Kade was using her as leverage. And he knew it would work.
"You're a monster," I whispered.
"Yes." He agreed simply. "But I'm the monster who keeps this pack alive. I'm the monster who makes sure families are fed and protected. I'm the monster who stands between our people and the darkness outside our borders." He moved toward the door. "The claiming ceremony is tomorrow at dawn. You'll be prepared. You'll stand beside me. And you'll accept the mate bond in front of the pack."
"And if I refuse?"
He paused with his hand on the door, looking back over his shoulder. "Then your mother dies, and I claim whatever wolf I can find before the deadline. But at least you'll have your principles."

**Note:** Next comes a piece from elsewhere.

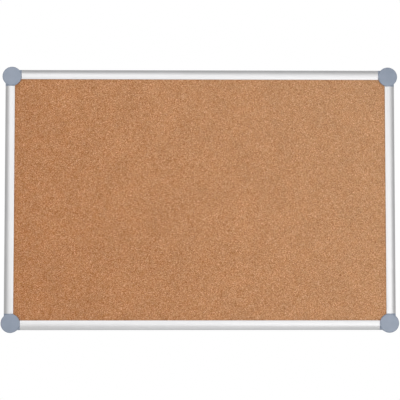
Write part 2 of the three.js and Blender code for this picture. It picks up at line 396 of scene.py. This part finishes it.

The door opened. Pike stood outside, waiting.
"One more thing." Kade's eyes held mine. "Don't try to escape. The enforcers have orders to stop you by any means necessary. I'd prefer you intact for the ceremony, but I'll claim you broken if I have to."
He left. The door slammed shut. The lock clicked into place.
I slid down the wall until I was sitting on the cold concrete, my whole body shaking.
This couldn't be happening. This couldn't be real.
But it was. Kade Wolfram was going to claim me in front of the entire pack. He was going to force a mate bond to save his position and breed me like an animal. And I couldn't stop him, because refusing meant my mother died.
My wolf howled inside me, furious and helpless.
I pressed my forehead against my knees.
Tomorrow. I had until tomorrow. Then everything would change.
Then I'd belong to the man who'd rejected me.
Then I'd have to stand beside him and pretend I wasn't dying inside.
And somewhere deep inside, beneath the anger and fear and humiliation, the mate bond was singing.
It had waited five years.
And now it knew its other half was close.